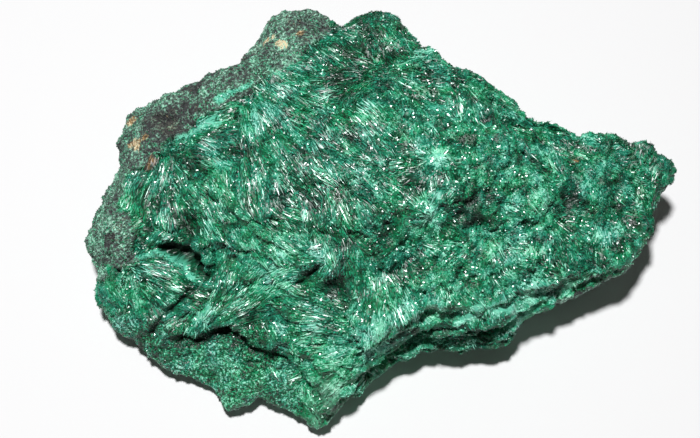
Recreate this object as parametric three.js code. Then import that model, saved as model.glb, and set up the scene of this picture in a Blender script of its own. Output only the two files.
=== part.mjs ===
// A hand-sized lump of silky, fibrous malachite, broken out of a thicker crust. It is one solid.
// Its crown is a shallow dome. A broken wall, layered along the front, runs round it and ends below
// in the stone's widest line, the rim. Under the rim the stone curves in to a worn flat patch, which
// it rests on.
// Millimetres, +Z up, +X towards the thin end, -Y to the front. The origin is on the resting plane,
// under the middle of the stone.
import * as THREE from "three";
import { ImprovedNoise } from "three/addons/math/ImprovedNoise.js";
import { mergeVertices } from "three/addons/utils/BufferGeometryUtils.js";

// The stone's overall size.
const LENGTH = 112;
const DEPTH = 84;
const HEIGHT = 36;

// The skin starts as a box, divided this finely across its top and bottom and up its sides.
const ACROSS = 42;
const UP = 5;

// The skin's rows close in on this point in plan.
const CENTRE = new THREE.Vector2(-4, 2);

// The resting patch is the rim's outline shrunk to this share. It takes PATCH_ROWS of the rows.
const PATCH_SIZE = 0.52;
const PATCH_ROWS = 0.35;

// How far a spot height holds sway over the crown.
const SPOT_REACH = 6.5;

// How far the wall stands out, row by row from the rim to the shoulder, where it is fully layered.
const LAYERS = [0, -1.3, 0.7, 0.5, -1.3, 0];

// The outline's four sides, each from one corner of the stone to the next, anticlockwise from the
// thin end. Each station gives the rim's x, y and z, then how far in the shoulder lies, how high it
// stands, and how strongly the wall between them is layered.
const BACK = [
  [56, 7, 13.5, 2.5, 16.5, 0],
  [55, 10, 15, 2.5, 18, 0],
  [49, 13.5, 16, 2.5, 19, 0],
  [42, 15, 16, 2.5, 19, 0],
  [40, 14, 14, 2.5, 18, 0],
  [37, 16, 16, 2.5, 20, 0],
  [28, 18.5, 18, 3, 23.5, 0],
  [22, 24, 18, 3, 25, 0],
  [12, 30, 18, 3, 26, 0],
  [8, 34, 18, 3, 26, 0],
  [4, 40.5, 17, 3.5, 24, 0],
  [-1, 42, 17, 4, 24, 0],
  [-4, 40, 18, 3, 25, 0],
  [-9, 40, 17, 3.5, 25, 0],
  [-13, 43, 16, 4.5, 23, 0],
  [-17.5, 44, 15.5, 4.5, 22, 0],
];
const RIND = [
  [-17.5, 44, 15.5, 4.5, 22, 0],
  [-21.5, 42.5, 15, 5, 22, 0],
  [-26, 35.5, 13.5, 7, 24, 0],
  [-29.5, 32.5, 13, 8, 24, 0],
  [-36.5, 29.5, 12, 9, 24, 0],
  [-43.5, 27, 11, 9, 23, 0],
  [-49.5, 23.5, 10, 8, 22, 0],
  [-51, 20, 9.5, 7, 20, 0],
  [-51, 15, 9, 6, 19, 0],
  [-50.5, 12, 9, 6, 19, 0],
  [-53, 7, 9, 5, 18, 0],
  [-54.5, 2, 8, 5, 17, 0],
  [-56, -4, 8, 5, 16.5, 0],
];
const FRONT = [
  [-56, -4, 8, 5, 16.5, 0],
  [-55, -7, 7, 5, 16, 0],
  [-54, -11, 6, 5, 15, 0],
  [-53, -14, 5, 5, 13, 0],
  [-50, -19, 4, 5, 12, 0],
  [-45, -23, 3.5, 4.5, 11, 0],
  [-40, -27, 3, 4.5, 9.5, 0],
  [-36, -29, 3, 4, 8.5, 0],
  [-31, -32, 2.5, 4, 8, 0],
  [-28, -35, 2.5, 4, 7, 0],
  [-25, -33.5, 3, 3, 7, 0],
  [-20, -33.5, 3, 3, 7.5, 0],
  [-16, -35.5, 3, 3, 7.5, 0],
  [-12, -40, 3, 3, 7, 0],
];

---

_What is needed_
Quote each line of the data above exactly as written.

_Complete answer_
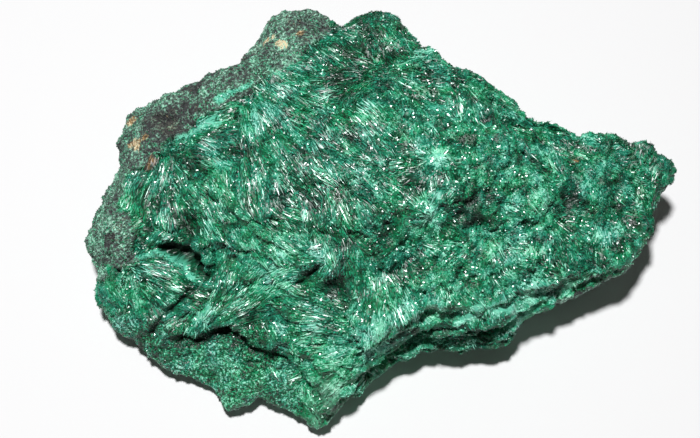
Recreate this object as parametric three.js code. Then import that model, saved as model.glb, and set up the scene of this picture in a Blender script of its own. Output only the two files.
=== part.mjs ===
// A hand-sized lump of silky, fibrous malachite, broken out of a thicker crust. It is one solid.
// Its crown is a shallow dome. A broken wall, layered along the front, runs round it and ends below
// in the stone's widest line, the rim. Under the rim the stone curves in to a worn flat patch, which
// it rests on.
// Millimetres, +Z up, +X towards the thin end, -Y to the front. The origin is on the resting plane,
// under the middle of the stone.
import * as THREE from "three";
import { ImprovedNoise } from "three/addons/math/ImprovedNoise.js";
import { mergeVertices } from "three/addons/utils/BufferGeometryUtils.js";

// The stone's overall size.
const LENGTH = 112;
const DEPTH = 84;
const HEIGHT = 36;

// The skin starts as a box, divided this finely across its top and bottom and up its sides.
const ACROSS = 42;
const UP = 5;

// The skin's rows close in on this point in plan.
const CENTRE = new THREE.Vector2(-4, 2);

// The resting patch is the rim's outline shrunk to this share. It takes PATCH_ROWS of the rows.
const PATCH_SIZE = 0.52;
const PATCH_ROWS = 0.35;

// How far a spot height holds sway over the crown.
const SPOT_REACH = 6.5;

// How far the wall stands out, row by row from the rim to the shoulder, where it is fully layered.
const LAYERS = [0, -1.3, 0.7, 0.5, -1.3, 0];

// The outline's four sides, each from one corner of the stone to the next, anticlockwise from the
// thin end. Each station gives the rim's x, y and z, then how far in the shoulder lies, how high it
// stands, and how strongly the wall between them is layered.
const BACK = [
  [56, 7, 13.5, 2.5, 16.5, 0],
  [55, 10, 15, 2.5, 18, 0],
  [49, 13.5, 16, 2.5, 19, 0],
  [42, 15, 16, 2.5, 19, 0],
  [40, 14, 14, 2.5, 18, 0],
  [37, 16, 16, 2.5, 20, 0],
  [28, 18.5, 18, 3, 23.5, 0],
  [22, 24, 18, 3, 25, 0],
  [12, 30, 18, 3, 26, 0],
  [8, 34, 18, 3, 26, 0],
  [4, 40.5, 17, 3.5, 24, 0],
  [-1, 42, 17, 4, 24, 0],
  [-4, 40, 18, 3, 25, 0],
  [-9, 40, 17, 3.5, 25, 0],
  [-13, 43, 16, 4.5, 23, 0],
  [-17.5, 44, 15.5, 4.5, 22, 0],
];
const RIND = [
  [-17.5, 44, 15.5, 4.5, 22, 0],
  [-21.5, 42.5, 15, 5, 22, 0],
  [-26, 35.5, 13.5, 7, 24, 0],
  [-29.5, 32.5, 13, 8, 24, 0],
  [-36.5, 29.5, 12, 9, 24, 0],
  [-43.5, 27, 11, 9, 23, 0],
  [-49.5, 23.5, 10, 8, 22, 0],
  [-51, 20, 9.5, 7, 20, 0],
  [-51, 15, 9, 6, 19, 0],
  [-50.5, 12, 9, 6, 19, 0],
  [-53, 7, 9, 5, 18, 0],
  [-54.5, 2, 8, 5, 17, 0],
  [-56, -4, 8, 5, 16.5, 0],
];
const FRONT = [
  [-56, -4, 8, 5, 16.5, 0],
  [-55, -7, 7, 5, 16, 0],
  [-54, -11, 6, 5, 15, 0],
  [-53, -14, 5, 5, 13, 0],
  [-50, -19, 4, 5, 12, 0],
  [-45, -23, 3.5, 4.5, 11, 0],
  [-40, -27, 3, 4.5, 9.5, 0],
  [-36, -29, 3, 4, 8.5, 0],
  [-31, -32, 2.5, 4, 8, 0],
  [-28, -35, 2.5, 4, 7, 0],
  [-25, -33.5, 3, 3, 7, 0],
  [-20, -33.5, 3, 3, 7.5, 0],
  [-16, -35.5, 3, 3, 7.5, 0],
  [-12, -40, 3, 3, 7, 0],
];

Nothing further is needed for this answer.